For two months after it was clear he lost, Trump fed truckloads of lies to his supporters. He repeatedly called the race rigged, compared American elections to those conducted in third-world banana republics and convinced his foaming-at-the-mouth MAGA mob that democracy was being stolen from them. He told the army of red hats that fighting back was their only option.

He wasn’t alone in constructing this big, dangerous die.

Over the past two months, Trump‘s efforts to overturn an election he lost were humored by Republican lawmakers at the federal and state level. They cheered on frivolous lawsuits, demanded inconsequential recounts and amplified Trump‘s falsehood that widespread fraud and rigging cost him the election.

Right-wing media outlets like Fox News ran with these lies. Before we knew it, they became mainstream beliefs in the GOP. People like Ted Cruz and Josh Hawley, two men with their eyes set on the presidency, became Trump‘s champions of sedition.

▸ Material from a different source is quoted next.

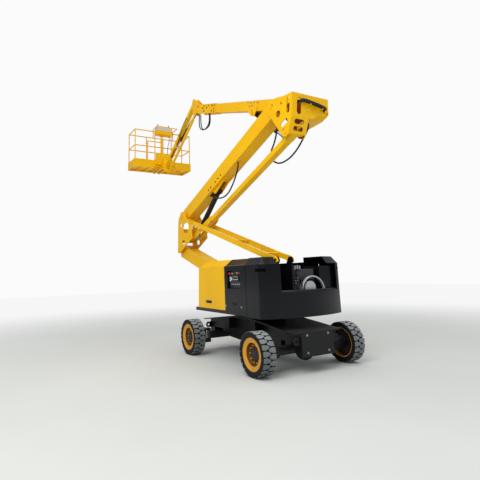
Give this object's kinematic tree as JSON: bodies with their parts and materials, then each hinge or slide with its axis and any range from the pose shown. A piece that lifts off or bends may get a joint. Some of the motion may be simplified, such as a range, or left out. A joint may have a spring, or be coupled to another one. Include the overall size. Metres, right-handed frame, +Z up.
{
  "type": "articulating boom lift",
  "caption": "Four-wheeled articulating boom lift with a double riser, a telescopic main boom, a jib and a railed work platform",
  "frame": {"origin": "On the ground under the slewing axis, half way between the axles", "axes": "+X is forward, +Y is to the machine's left and +Z is up"},
  "size_m": [7.3577, 2.04, 5.9995],
  "materials": {
    "yellow_paint": "semi-gloss",
    "orange_rim": "semi-gloss",
    "black_paint": "satin",
    "dark_steel": "satin",
    "black_rubber": "matte",
    "bright_steel": "polished",
    "silver_metal": "brushed",
    "black_plastic": "matte"
  },
  "bodies": {
    "chassis": {"chassis_frame": "black_paint", "tie_down_plates": "black_paint", "slew_ring": "dark_steel", "rear_axle": "dark_steel", "front_axle": "dark_steel"},
    "left_steering": {"left_knuckle": "dark_steel"},
    "right_steering": {"right_knuckle": "dark_steel"},
    "front_left_wheel": {"front_left_tyre": "black_rubber", "front_left_rim": "orange_rim"},
    "front_right_wheel": {"front_right_tyre": "black_rubber", "front_right_rim": "orange_rim"},
    "rear_left_wheel": {"rear_left_tyre": "black_rubber", "rear_left_rim": "orange_rim"},
    "rear_right_wheel": {"rear_right_tyre": "black_rubber", "rear_right_rim": "orange_rim"},
    "turntable": {"turntable_frame": "black_paint", "right_cabinet": "black_paint", "control_cabinet": "black_paint", "rear_cover": "black_paint", "engine": "dark_steel", "silencer": "silver_metal", "hydraulic_tank": "silver_metal", "service_box": "black_paint", "counterweight": "black_paint"},
    "left_door": {"left_hood": "yellow_paint"},
    "right_door": {"right_hood": "yellow_paint"},
    "lower_riser": {"lower_riser_arm": "yellow_paint"},
    "lower_link": {"lower_riser_link": "yellow_paint"},
    "elbow_frame": {"elbow": "yellow_paint"},
    "upper_riser": {"upper_riser_arm": "yellow_paint"},
    "upper_link": {"upper_riser_link": "yellow_paint"},
    "head": {"riser_head": "yellow_paint", "head_hoses": "black_rubber"},
    "boom": {"main_boom": "yellow_paint"},
    "fly": {"fly_boom": "yellow_paint"},
    "tip": {"tip_bracket": "yellow_paint"},
    "jib": {"jib_arm": "yellow_paint"},
    "jib_rod_link": {"jib_link": "yellow_paint"},
    "jib_end": {"jib_end_bracket": "yellow_paint"},
    "platform": {"platform_rotator": "yellow_paint", "platform_floor": "yellow_paint", "platform_rails": "yellow_paint", "platform_console": "black_plastic", "console_hose": "black_rubber"},
    "gate": {"platform_gate": "yellow_paint"},
    "lower_barrel": {"lower_lift_barrel": "black_paint"},
    "lower_piston": {"lower_lift_rod": "bright_steel"},
    "riser_barrel": {"riser_lift_barrel": "black_paint"},
    "riser_piston": {"riser_lift_rod": "bright_steel"},
    "boom_barrel": {"boom_lift_barrel": "black_paint"},
    "boom_piston": {"boom_lift_rod": "bright_steel"},
    "jib_barrel": {"jib_lift_barrel": "black_paint"},
    "jib_piston": {"jib_lift_rod": "bright_steel"}
  },
  "joints": [
    {"name": "left_steer", "type": "hinge", "parent": "chassis", "child": "left_steering", "pos_m": [1.08, 0.67, 0.325], "axis": [0, 0, 1], "range_deg": [-35, 35]},
    {"name": "right_steer", "type": "hinge", "parent": "chassis", "child": "right_steering", "pos_m": [1.08, -0.67, 0.325], "axis": [0, 0, 1], "range_deg": [-35, 35]},
    {"name": "front_left_roll", "type": "hinge", "parent": "left_steering", "child": "front_left_wheel", "pos_m": [1.08, 0.903, 0.325], "axis": [0, 1, 0], "continuous": true},
    {"name": "front_right_roll", "type": "hinge", "parent": "right_steering", "child": "front_right_wheel", "pos_m": [1.08, -0.903, 0.325], "axis": [0, 1, 0], "continuous": true},
    {"name": "rear_left_roll", "type": "hinge", "parent": "chassis", "child": "rear_left_wheel", "pos_m": [-1.08, 0.903, 0.325], "axis": [0, 1, 0], "continuous": true},
    {"name": "rear_right_roll", "type": "hinge", "parent": "chassis", "child": "rear_right_wheel", "pos_m": [-1.08, -0.903, 0.325], "axis": [0, 1, 0], "continuous": true},
    {"name": "slew", "type": "hinge", "parent": "chassis", "child": "turntable", "pos_m": [0, 0, 0.8], "axis": [0, 0, 1], "continuous": true},
    {"name": "left_door_lift", "type": "hinge", "parent": "turntable", "child": "left_door", "pos_m": [0.565, 0.6, 1.745], "axis": [1, 0, 0], "range_deg": [0, 60]},
    {"name": "right_door_lift", "type": "hinge", "parent": "turntable", "child": "right_door", "pos_m": [0.565, -0.42, 1.66], "axis": [-1, 0, 0], "range_deg": [0, 60]},
    {"name": "lower_riser_lift", "type": "hinge", "parent": "turntable", "child": "lower_riser", "pos_m": [-0.573, 0.385, 1.086], "axis": [0, -1, 0], "range_deg": [-15, 52]},
    {"name": "lower_link_swing", "type": "hinge", "parent": "turntable", "child": "lower_link", "pos_m": [-1.19, 0.385, 1.69], "axis": [0, -1, 0], "range_deg": [-15, 52]},
    {"name": "elbow_level", "type": "hinge", "parent": "lower_riser", "child": "elbow_frame", "pos_m": [2.415, 0.385, 2.045], "axis": [0, -1, 0], "range_deg": [-52, 15]},
    {"name": "upper_riser_lift", "type": "hinge", "parent": "elbow_frame", "child": "upper_riser", "pos_m": [2.19, 0.385, 2.852], "axis": [0, 1, 0], "range_deg": [-19, 45]},
    {"name": "upper_link_swing", "type": "hinge", "parent": "elbow_frame", "child": "upper_link", "pos_m": [1.85, 0.385, 2.318], "axis": [0, 1, 0], "range_deg": [-19, 45]},
    {"name": "head_level", "type": "hinge", "parent": "upper_riser", "child": "head", "pos_m": [-1.306, 0.385, 4.19], "axis": [0, 1, 0], "range_deg": [-45, 19]},
    {"name": "main_boom_lift", "type": "hinge", "parent": "head", "child": "boom", "pos_m": [-1.52, -0.03, 4.28], "axis": [0, -1, 0], "range_deg": [-20, 40]},
    {"name": "fly_boom_slide", "type": "slide", "parent": "boom", "child": "fly", "axis": [0.9438, 0, 0.3305], "range_m": [0, 1.2]},
    {"name": "tip_level", "type": "hinge", "parent": "fly", "child": "tip", "pos_m": [2.24, -0.03, 5.67], "axis": [0, -1, 0], "range_deg": [-40, 20]},
    {"name": "jib_lift", "type": "hinge", "parent": "tip", "child": "jib", "pos_m": [2.56, -0.03, 5.93], "axis": [0, 1, 0], "range_deg": [-45, 25]},
    {"name": "jib_link_swing", "type": "hinge", "parent": "tip", "child": "jib_rod_link", "pos_m": [2.24, -0.03, 5.67], "axis": [0, 1, 0], "range_deg": [-45, 25]},
    {"name": "platform_level", "type": "hinge", "parent": "jib", "child": "jib_end", "pos_m": [4.55, -0.03, 4.68], "axis": [0, 1, 0], "range_deg": [-25, 45]},
    {"name": "platform_turn", "type": "hinge", "parent": "jib_end", "child": "platform", "pos_m": [4.645, -0.03, 4.85], "axis": [0, 0, 1], "range_deg": [-90, 90]},
    {"name": "gate_swing", "type": "hinge", "parent": "platform", "child": "gate", "pos_m": [5.4147, 0.3, 5.3], "axis": [0, 0, -1], "range_deg": [0, 90]},
    {"name": "lower_barrel_swing", "type": "hinge", "parent": "turntable", "child": "lower_barrel", "pos_m": [-0.2, 0.385, 0.925], "axis": [0, -1, 0], "range_deg": [-17.3, 59.95]},
    {"name": "lower_piston_slide", "type": "slide", "parent": "lower_barrel", "child": "lower_piston", "axis": [0.9352, 0, 0.3541], "range_m": [-0.0945, 0.3273]},
    {"name": "riser_barrel_swing", "type": "hinge", "parent": "upper_riser", "child": "riser_barrel", "pos_m": [0.789, 0.385, 3.177], "axis": [0, -1, 0], "range_deg": [-2.55, 6.02]},
    {"name": "riser_piston_slide", "type": "slide", "parent": "riser_barrel", "child": "riser_piston", "axis": [0.7772, 0, -0.6292], "range_m": [-0.194, 0.4593]},
    {"name": "boom_barrel_swing", "type": "hinge", "parent": "boom", "child": "boom_barrel", "pos_m": [-0.09, -0.03, 4.618], "axis": [0, -1, 0], "range_deg": [-1.79, 0.9]},
    {"name": "boom_piston_slide", "type": "slide", "parent": "boom_barrel", "child": "boom_piston", "axis": [-0.7363, 0, -0.6767], "range_m": [-0.2459, 0.4916]},
    {"name": "jib_barrel_swing", "type": "hinge", "parent": "tip", "child": "jib_barrel", "pos_m": [2.54, -0.03, 5.61], "axis": [0, -1, 0], "range_deg": [-25.8, 46.44]},
    {"name": "jib_piston_slide", "type": "slide", "parent": "jib_barrel", "child": "jib_piston", "axis": [0.9086, 0, -0.4177], "range_m": [-0.1342, 0.2415]}
  ],
  "couplings": [
    {"joint": "right_steer", "follows": "left_steer", "ratio": 1},
    {"joint": "lower_link_swing", "follows": "lower_riser_lift", "ratio": 1},
    {"joint": "elbow_level", "follows": "lower_riser_lift", "ratio": -1},
    {"joint": "upper_link_swing", "follows": "upper_riser_lift", "ratio": 1},
    {"joint": "head_level", "follows": "upper_riser_lift", "ratio": -1},
    {"joint": "tip_level", "follows": "main_boom_lift", "ratio": -1},
    {"joint": "jib_link_swing", "follows": "jib_lift", "ratio": 1},
    {"joint": "platform_level", "follows": "jib_lift", "ratio": -1},
    {"joint": "lower_barrel_swing", "follows": "lower_riser_lift", "ratio": 1.1526},
    {"joint": "lower_piston_slide", "follows": "lower_riser_lift", "m_per_rad": 0.3605},
    {"joint": "riser_barrel_swing", "follows": "upper_riser_lift", "ratio": 0.13349},
    {"joint": "riser_piston_slide", "follows": "upper_riser_lift", "m_per_rad": 0.58456},
    {"joint": "boom_barrel_swing", "follows": "main_boom_lift", "ratio": -0.04455},
    {"joint": "boom_piston_slide", "follows": "main_boom_lift", "m_per_rad": 0.70388},
    {"joint": "jib_barrel_swing", "follows": "jib_lift", "ratio": -1.0317},
    {"joint": "jib_piston_slide", "follows": "jib_lift", "m_per_rad": -0.30728}
  ]
}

On the dark corners of the internet, radicalized Trump supporters frothed about violent overthrows. They stood back and stood by, as their leader instructed, waiting for the green light to wage war on American democracy.

When Trump urged these MAGA worshippers to turn out in large numbers on Jan. 6 to stop a steal that never happened, that green light started blinking. They showed up just outside the White House, and the president told them what they’ve spent weeks waiting to hear. He urged the mob to march to the U.S. Capitol and “take back our country.”

Of course, we all know what happened next. The disturbing images of the ensuing MAGA terror attack continue to trickle out.

Windows were smashed in. Lawmakers were forced to shelter under desks, fearing for their lives. Dozens of police officers were injured and one was murdered as the unprepared Capitol Police force was overrun by violent insurrectionists. Another woman was killed as she tried to burst into the House chamber. Three others died, too.

Outside the Capitol, the terrorists built gallows. Inside, they chanted, “Hang Mike Pence!”

All of those involved in this unprecedented assault on American democracy should face severe consequences, from the president and his GOP allies who incited it to all of the domestic terrorists who carried it out.

The last thing the country should do is move on after the sitting president of the United States and sitting members of Congress incited a violent coup that threatened the vice president, the House speaker, members of Congress and so many others.

Normalizing this behavior would only encourage future, perhaps successful, coup attempts.

And to think, all of this happened – a MAGA terrorist attack at the U.S. Capitol that left five people dead – because Donald Trump wasn’t mentally and emotionally capable of accepting defeat two months ago.